TextAttack-A2T icon indicating copy to clipboard operation
TextAttack-A2T copied to clipboard

Training time issue

Open Han8931 opened this issue 3 years ago • 3 comments

Hi, I am training a RoBERTa model with A2T but it seems it will take really long time. is it normal to take this long?

Han8931 avatar Jan 27 '22 01:01 Han8931

Hi @Han8931. Can you provide more detail as to how you are training your model (e.g. dataset size, attack parameters, etc)?

jinyongyoo avatar Feb 14 '22 16:02 jinyongyoo

I just run a model with the provided configurations (BERT for IMDb). It seems even a single run takes around 8 hours. Actually it took more than two days in total.

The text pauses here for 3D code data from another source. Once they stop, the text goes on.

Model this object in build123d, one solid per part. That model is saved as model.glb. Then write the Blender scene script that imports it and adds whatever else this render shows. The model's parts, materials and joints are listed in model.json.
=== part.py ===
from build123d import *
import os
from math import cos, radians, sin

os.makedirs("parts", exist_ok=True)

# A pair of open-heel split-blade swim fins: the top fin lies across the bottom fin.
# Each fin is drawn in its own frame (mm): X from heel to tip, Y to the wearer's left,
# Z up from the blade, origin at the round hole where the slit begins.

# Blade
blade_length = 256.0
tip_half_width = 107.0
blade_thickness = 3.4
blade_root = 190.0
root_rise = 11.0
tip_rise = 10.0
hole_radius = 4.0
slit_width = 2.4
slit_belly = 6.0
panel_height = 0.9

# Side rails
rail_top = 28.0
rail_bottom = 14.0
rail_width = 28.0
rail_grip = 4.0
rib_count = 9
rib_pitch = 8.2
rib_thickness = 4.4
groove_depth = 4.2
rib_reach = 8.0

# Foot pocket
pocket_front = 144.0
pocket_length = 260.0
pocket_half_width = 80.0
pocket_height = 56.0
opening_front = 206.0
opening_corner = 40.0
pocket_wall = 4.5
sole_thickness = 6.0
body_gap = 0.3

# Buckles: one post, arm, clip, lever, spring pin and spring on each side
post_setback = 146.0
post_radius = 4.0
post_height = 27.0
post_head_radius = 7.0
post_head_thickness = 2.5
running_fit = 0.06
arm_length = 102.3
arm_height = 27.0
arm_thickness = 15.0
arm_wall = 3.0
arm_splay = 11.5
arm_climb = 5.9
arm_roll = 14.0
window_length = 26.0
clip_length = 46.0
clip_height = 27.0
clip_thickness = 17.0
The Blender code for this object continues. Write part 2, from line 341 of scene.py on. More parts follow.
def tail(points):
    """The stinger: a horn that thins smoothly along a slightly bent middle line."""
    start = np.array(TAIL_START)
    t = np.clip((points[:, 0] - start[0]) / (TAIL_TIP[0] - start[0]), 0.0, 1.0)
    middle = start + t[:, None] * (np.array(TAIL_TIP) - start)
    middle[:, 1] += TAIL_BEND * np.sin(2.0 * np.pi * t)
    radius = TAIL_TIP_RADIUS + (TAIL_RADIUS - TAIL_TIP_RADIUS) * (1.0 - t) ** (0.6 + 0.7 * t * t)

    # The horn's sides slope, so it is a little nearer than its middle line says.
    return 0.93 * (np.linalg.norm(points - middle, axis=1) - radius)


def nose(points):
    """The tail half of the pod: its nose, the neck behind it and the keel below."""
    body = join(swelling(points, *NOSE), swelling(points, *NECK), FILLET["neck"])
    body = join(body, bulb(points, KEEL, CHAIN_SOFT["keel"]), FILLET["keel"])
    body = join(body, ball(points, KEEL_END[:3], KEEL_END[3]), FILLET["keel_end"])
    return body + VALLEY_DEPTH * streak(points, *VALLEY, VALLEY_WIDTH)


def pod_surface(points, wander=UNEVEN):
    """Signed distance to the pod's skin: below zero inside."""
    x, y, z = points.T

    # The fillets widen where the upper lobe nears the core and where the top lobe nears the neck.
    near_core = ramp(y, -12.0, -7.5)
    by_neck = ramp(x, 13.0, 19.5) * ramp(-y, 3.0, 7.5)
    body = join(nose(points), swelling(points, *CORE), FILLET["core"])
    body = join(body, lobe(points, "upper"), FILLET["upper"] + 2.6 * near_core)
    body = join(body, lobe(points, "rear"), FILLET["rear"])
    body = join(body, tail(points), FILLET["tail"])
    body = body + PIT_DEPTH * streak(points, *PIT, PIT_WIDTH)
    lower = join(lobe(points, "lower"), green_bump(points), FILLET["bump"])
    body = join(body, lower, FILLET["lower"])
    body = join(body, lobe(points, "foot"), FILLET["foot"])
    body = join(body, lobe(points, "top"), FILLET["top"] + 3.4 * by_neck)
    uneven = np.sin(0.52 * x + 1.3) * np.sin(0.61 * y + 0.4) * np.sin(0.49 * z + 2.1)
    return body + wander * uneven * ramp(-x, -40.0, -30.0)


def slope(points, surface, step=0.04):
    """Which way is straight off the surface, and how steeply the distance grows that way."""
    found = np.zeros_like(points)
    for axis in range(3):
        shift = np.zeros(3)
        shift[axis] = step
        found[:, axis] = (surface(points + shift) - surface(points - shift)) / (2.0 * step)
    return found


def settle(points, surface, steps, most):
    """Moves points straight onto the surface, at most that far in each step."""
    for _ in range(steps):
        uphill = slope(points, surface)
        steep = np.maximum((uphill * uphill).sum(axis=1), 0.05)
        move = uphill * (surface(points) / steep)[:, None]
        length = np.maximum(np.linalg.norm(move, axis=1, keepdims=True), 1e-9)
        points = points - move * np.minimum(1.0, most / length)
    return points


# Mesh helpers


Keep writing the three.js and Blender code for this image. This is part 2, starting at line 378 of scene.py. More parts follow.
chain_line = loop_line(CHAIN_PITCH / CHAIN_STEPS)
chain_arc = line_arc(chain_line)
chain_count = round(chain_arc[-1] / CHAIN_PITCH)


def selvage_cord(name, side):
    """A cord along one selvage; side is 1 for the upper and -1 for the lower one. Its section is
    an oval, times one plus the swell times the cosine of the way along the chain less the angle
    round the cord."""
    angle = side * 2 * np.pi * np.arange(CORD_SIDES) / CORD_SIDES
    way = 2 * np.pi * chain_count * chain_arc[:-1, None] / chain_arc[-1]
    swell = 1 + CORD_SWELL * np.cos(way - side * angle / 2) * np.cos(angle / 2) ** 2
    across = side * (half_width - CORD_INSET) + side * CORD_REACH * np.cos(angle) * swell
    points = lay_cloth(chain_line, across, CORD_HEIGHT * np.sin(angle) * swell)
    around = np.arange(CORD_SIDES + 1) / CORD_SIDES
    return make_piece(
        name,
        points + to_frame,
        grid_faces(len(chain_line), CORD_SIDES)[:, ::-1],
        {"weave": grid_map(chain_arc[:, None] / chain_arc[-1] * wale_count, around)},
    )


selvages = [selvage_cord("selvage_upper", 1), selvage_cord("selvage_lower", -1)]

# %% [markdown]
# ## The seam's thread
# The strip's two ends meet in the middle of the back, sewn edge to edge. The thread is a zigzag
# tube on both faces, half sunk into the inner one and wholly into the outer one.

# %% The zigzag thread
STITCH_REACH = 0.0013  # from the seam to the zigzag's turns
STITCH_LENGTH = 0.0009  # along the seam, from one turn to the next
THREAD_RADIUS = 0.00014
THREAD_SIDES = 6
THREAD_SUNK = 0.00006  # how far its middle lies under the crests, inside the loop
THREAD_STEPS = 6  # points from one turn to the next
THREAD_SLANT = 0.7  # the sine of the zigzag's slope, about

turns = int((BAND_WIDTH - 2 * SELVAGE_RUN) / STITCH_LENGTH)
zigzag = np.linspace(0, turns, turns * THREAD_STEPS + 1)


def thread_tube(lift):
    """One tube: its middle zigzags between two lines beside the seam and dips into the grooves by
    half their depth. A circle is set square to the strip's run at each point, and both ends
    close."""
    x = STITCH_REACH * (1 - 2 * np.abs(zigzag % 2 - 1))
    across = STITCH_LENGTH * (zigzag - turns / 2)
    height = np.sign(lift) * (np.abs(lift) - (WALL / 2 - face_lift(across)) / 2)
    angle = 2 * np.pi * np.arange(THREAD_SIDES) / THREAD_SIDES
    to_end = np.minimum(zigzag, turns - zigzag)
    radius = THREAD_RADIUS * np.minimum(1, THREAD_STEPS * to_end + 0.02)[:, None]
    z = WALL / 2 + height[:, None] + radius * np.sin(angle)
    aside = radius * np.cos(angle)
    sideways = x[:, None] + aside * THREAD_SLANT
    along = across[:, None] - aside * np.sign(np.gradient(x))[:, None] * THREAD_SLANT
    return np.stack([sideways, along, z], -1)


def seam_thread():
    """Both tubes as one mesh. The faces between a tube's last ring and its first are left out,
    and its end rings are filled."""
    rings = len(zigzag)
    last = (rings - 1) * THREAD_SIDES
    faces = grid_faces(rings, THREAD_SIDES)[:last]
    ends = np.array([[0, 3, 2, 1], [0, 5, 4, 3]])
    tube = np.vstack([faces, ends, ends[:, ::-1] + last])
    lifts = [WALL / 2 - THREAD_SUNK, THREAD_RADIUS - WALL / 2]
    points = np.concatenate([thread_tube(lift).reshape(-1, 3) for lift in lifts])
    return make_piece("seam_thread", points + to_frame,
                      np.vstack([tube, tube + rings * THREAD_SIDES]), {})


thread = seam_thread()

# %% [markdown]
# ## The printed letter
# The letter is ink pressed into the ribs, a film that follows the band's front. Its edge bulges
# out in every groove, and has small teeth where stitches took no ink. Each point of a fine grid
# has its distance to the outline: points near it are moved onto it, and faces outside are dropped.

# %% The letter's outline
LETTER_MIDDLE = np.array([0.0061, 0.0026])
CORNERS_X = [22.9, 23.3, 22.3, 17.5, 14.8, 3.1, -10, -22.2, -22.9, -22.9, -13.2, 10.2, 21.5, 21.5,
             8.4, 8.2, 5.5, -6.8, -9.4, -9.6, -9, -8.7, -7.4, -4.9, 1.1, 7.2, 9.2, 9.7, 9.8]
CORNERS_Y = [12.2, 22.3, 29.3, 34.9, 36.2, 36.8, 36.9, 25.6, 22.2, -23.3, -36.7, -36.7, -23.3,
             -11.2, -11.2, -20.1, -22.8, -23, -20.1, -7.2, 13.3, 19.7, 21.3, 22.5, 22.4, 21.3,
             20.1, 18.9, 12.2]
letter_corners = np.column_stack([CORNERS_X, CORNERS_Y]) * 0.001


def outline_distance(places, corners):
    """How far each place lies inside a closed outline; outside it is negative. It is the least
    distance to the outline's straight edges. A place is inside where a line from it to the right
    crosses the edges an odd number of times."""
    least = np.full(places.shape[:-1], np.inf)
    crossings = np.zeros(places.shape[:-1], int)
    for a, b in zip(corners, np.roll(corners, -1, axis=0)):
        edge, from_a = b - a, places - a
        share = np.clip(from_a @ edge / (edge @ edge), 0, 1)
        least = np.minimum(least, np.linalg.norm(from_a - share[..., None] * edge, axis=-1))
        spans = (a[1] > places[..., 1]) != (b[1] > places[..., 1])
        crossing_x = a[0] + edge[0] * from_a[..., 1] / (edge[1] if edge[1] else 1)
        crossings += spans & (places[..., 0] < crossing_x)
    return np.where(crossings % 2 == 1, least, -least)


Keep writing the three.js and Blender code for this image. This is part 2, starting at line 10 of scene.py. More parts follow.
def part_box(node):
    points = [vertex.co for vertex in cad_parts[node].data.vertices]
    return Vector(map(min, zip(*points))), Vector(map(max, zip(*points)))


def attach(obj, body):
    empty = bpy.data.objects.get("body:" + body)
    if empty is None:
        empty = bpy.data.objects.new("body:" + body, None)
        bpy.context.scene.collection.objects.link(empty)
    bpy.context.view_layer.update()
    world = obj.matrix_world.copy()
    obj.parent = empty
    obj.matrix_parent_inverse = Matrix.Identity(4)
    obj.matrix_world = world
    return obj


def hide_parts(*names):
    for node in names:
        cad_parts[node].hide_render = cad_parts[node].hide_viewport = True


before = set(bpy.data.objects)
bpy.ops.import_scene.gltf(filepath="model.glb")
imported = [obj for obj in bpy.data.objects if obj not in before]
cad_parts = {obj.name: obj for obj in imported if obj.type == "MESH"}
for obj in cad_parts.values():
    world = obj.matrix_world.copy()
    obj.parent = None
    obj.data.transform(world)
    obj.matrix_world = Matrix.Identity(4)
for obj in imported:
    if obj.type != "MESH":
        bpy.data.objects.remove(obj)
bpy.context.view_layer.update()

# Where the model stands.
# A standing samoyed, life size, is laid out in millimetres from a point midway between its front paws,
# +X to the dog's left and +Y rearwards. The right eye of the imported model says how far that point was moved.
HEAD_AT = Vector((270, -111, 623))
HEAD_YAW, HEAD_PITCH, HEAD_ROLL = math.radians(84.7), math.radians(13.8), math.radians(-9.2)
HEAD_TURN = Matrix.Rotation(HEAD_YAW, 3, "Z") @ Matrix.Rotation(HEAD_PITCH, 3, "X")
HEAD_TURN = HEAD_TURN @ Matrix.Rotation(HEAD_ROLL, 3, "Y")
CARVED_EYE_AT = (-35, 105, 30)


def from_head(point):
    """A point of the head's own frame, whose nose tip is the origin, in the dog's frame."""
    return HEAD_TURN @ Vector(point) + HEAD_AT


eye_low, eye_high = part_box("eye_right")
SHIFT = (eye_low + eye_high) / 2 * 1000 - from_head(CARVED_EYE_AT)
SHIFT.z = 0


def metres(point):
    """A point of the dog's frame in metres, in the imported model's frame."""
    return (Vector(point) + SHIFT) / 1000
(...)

Han8931 avatar Feb 24 '22 06:02 Han8931

Can confirm this problem. Tried SNLI with a2t on a 2080Ti (batch size 12), the first clean epoch took 7 hours and the generation with a2t was estimated to take 21 hours. Tried again on a 3090 (batch size 32), the first clean epoch still took 3 hours. Comparably, I wrote a simple bert finetuning script and it took only around 1 hour for a clean epoch on the same 2080Ti.

===

Found the problem. In textattack.Trainer.training_step(), the input texts are forced to pad to the max length of pretrained model, causing the computation of model to be much slower than it needed. Changed padding parameter to True significantly improve the speed. Haven't notice any problem.

Is there any specific demand for padding to max length? I'll bring this issue to textattack for further discussion.

zodiacg avatar May 25 '23 01:05 zodiacg